Since I wasn't in the mood for more than one train, that left the East Village. It is where I am most comfortable here, but familiarity can be decieving. Once I headed that direction it became apparent I don't know the cafes and coffee shops like I know the bars. And it was too early to go to the bar. I never actually liked AltCafe, but it was good for what it was: a place to plop down with your computer and get online. Like Big Cup, it ain't there no more. So I went with Cafe Pick Me Up as a default. I like it fine for sitting with a friend chatting, but I've never particularly warmed up to the place. This is odd because I've always ended up finding it really pleasant once I sit down and get settled in, so I remind myself that I like it and head there.

Feet already frozen, just walking the few block from the train, it seems perfect when I step inside. Nothing on the menu jumps out at me, but it is warmish inside and I don't care to search out somewhere new so I order. Before sitting down, I ask the lady at the counter if there is a password for the wifi. She looks at me like I am a crazy person and starts rattling off prices for using the internet. I look at her like she is a crazy person, which she is if she expects someone who just gave her 7 bucks for a sandwich to fork out more money for wifi access. She comments that they never had free wifi, and I suppose reading my skeptical expression clarifies that it has been at least 5 years since they did. Which is also not true, since I went there several times this summer and used it. Whatever. So I couldn't relax and write, I'd just sit and read. I do remember why I don't like the place though: the staff. I always get the feeling from them that they would rather not be bothered. The sandwich was bland (meat, cheese, bread) and not very big with a pleasant enough side salad which became the condiment for the sandwich since it had no other. Reading Terry Prachett while eating was punctuated by a fat drama student talking at her gay bff who didn't get a word in edgewise.

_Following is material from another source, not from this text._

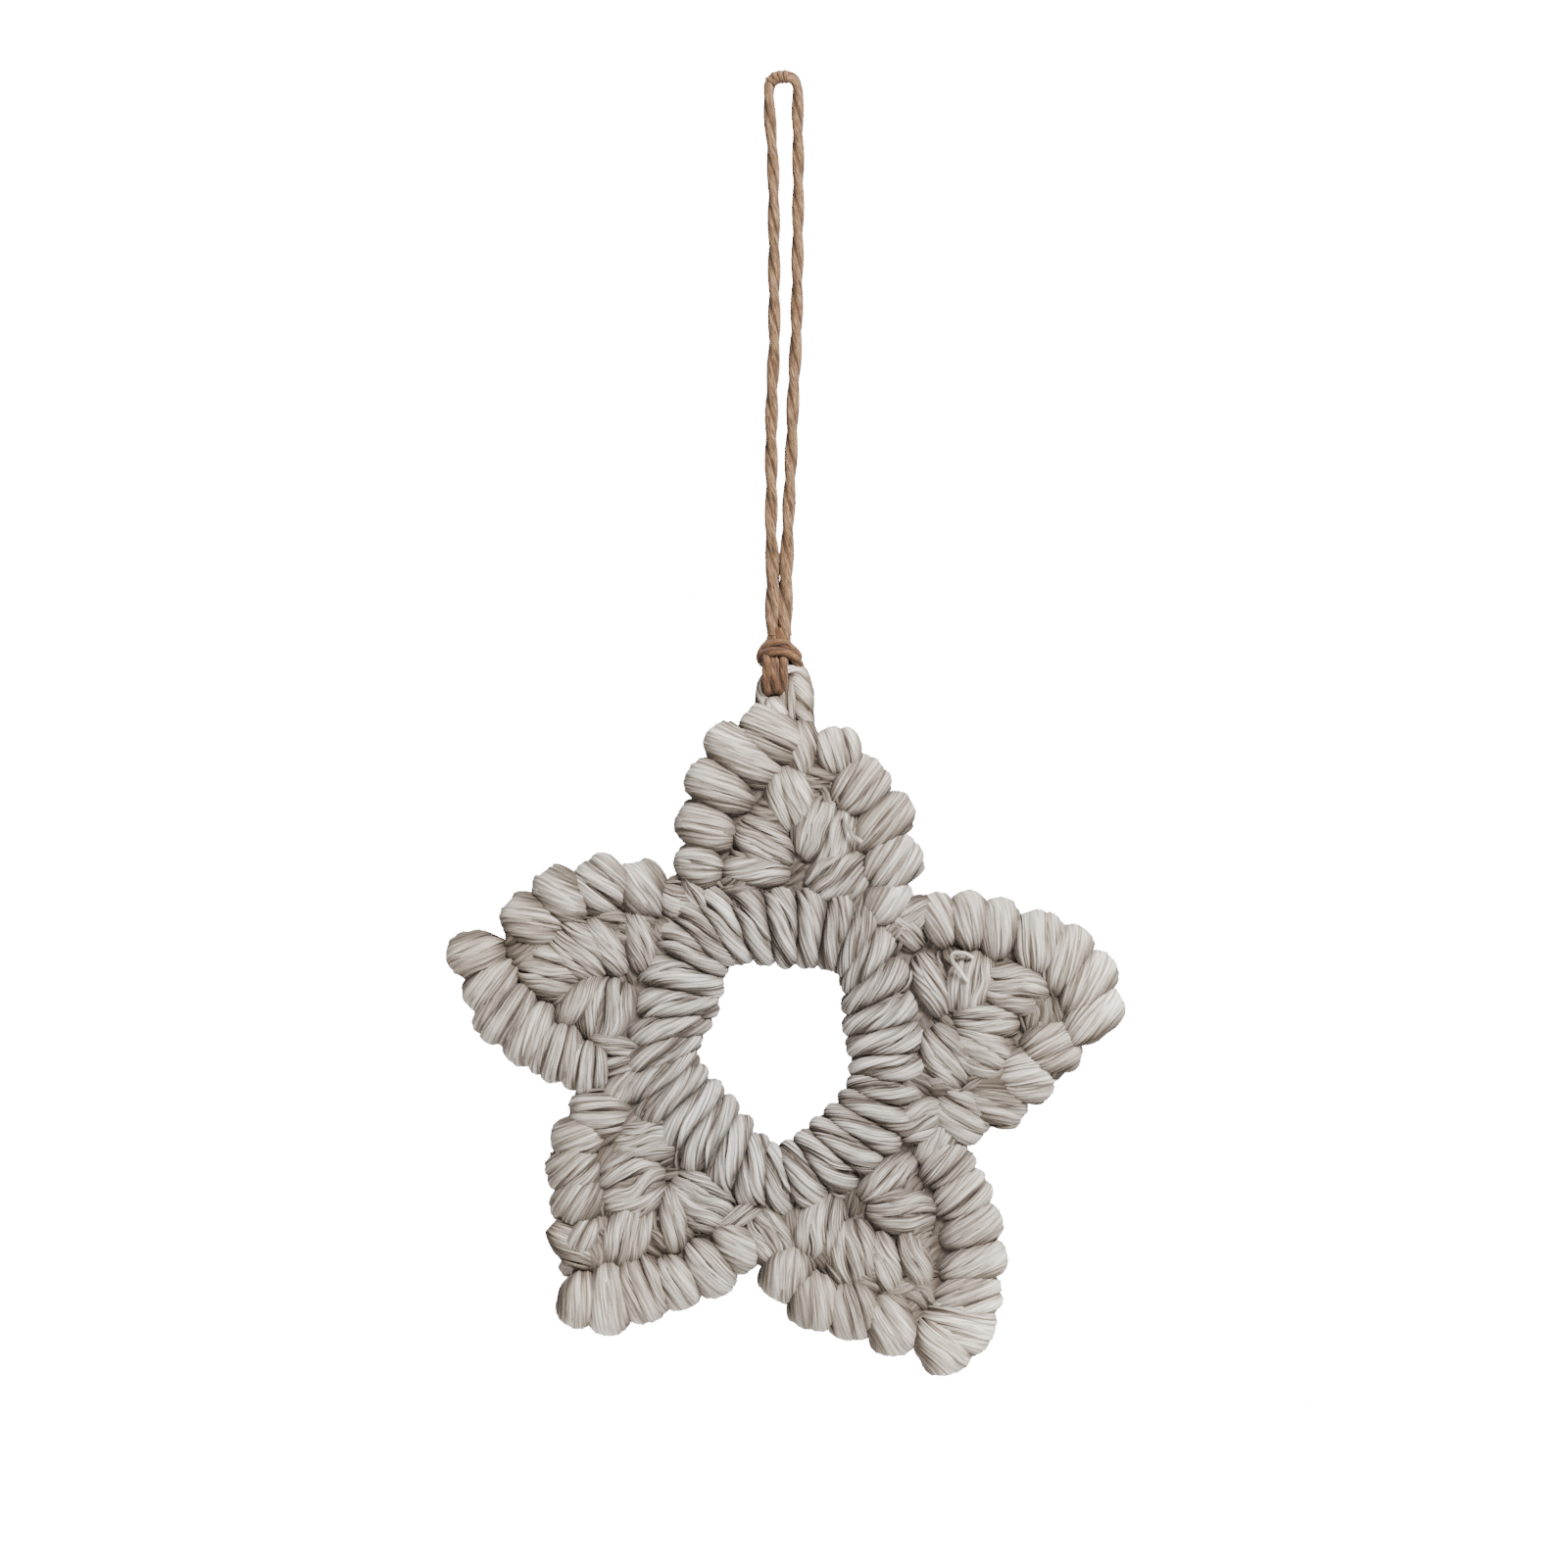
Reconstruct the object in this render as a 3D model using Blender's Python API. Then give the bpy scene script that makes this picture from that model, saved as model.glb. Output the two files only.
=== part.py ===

Taking leave of this delightful lunch (it was more pleasant than I'm making it sound), my feet, which never really thawed, are already refrozen by the end of the block. My Swedish longjohns are sort of doing their job, but most of my cold weather layers are in Anchorage waiting for me to return and really need them, so I'm looking again for somewhere warm to thaw out and type. My apartment is not warm. It is 3, so bars should be opening but the stools are still on the bar when I walk past Section 218 (and I don't know if they have wifi anyway). I start to go to Nowhere but I remember that the last few times I've had my computer there, the wifi has been screwed. Metro definitely has functional, if slow, wifi AND fireplaces. Propping up my feet in front of a fireplace becomes the most appealing thought in the world.

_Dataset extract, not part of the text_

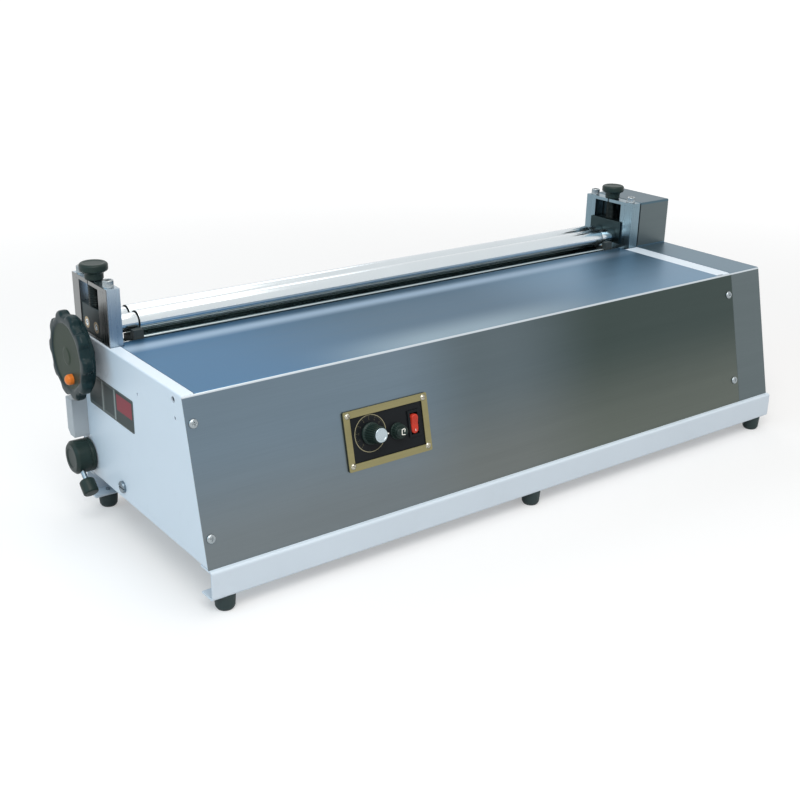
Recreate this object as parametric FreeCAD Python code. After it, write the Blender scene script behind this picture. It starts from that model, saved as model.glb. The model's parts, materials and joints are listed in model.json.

On the sidewalk and subway I remember that even worse than the glut of commuters pouring out of work into every form of public transportation at 5 is the glut of kids pouring out of school, though I have to say that despite popular opinion that the next generation are a bunch of rotten little bastards, lately the crowds of kids I've found myself sandwich amongst have been suprisingly polite even if boisterous. Of course when I get metro, I see the bartender leaving the bar and locking it behind him and walking off on some errand. Despite wanting desperately to toast my little piggies in front of a fire, it is too cold to wait and even if I am one of those people who shows up at the bar far earlier in the shift than any happy hour bartender likes, I am not going to be that guy who is waiting at the door when they walk up. So back to my neighborhood and my two originaly options.

I chose Cafe Nijasol. I haven't been there since it got cold, but it is small which in my cold-numbed mind equals cozy which = warm. Which is by then my number one requirement. It is a little further, but a block and a half isn't so far if I can warm up then. I can't. It is closed, according to the apologetic sign on the front just for today, but closed none the less. So back to Boulevard, which I am mainly skeptical of because it is a larger space with a big front window and where I have sat in there before is right by the door. I know I can sit in a different place, but I am that kind of creature of habit; if I like the place I sit one time, I want to sit in that same place again and irrationally assume that I won't like sitting somewhere else. I each of the places I have mentioned today I planned out where I would want to sit as I considered it. I know, kinda crazy.

It isn't closed. The guy behind the counter is friendly and doesn't look look like it is annoying for a business to have customers. There is a spot at the counter far enough from the door that I can take my coat off but not so far in the back that I feel quarentined. Most importantly, it is warm! For the first time today, I'm not cold. The coffee tastes fine to me (but I don't drink it very often so I won't pretend to have a useful opinion on this); the carrot artichoke soup is perfect.

Tuesday, January 06, 2009

Happy Dance: my new favorite punk rock superstar

(Originally written back in May)

YouTube - Happy Dance

On a whim, I decided to look at William Gibson's blog, which I hadn't glanced at in more than a year. Following a cryptic link about the coolest thing in second life, I suddenly find myself introduced to Amanda Baggs.

"I made the mistake of doing this sort of thing in front of a psychologist."

"He called it an 'inappropriate emotional display'."

"He wanted to get rid of it."

"He tried to get rid of it."

"Sorry, Doctor."

"I'm still quite capable of showing happiness."

"My way."

swedish hobo candle

While in Sweden earlier this year on a business trip, my father was taught a simple yet useful trick for turning an ordinary log into a sort of stove/lantern/torch. Turn the log up on end, saw several criss-crossing cuts lengthwise taking care not to cut all the way to the bottom, add a little diesel fuel to the center, light and enjoy! He calls them "Swedish candles" and was told they were developed years back by a Swedish hobo. Perfect for cooking your tin of beans on top of and huddling around during cold nights, but none of us came up with a good answer as to how a hobo might get his hands on a chainsaw to make one.

Above is a picture of one we made over the holidays as practice for the Burning Labyrinth.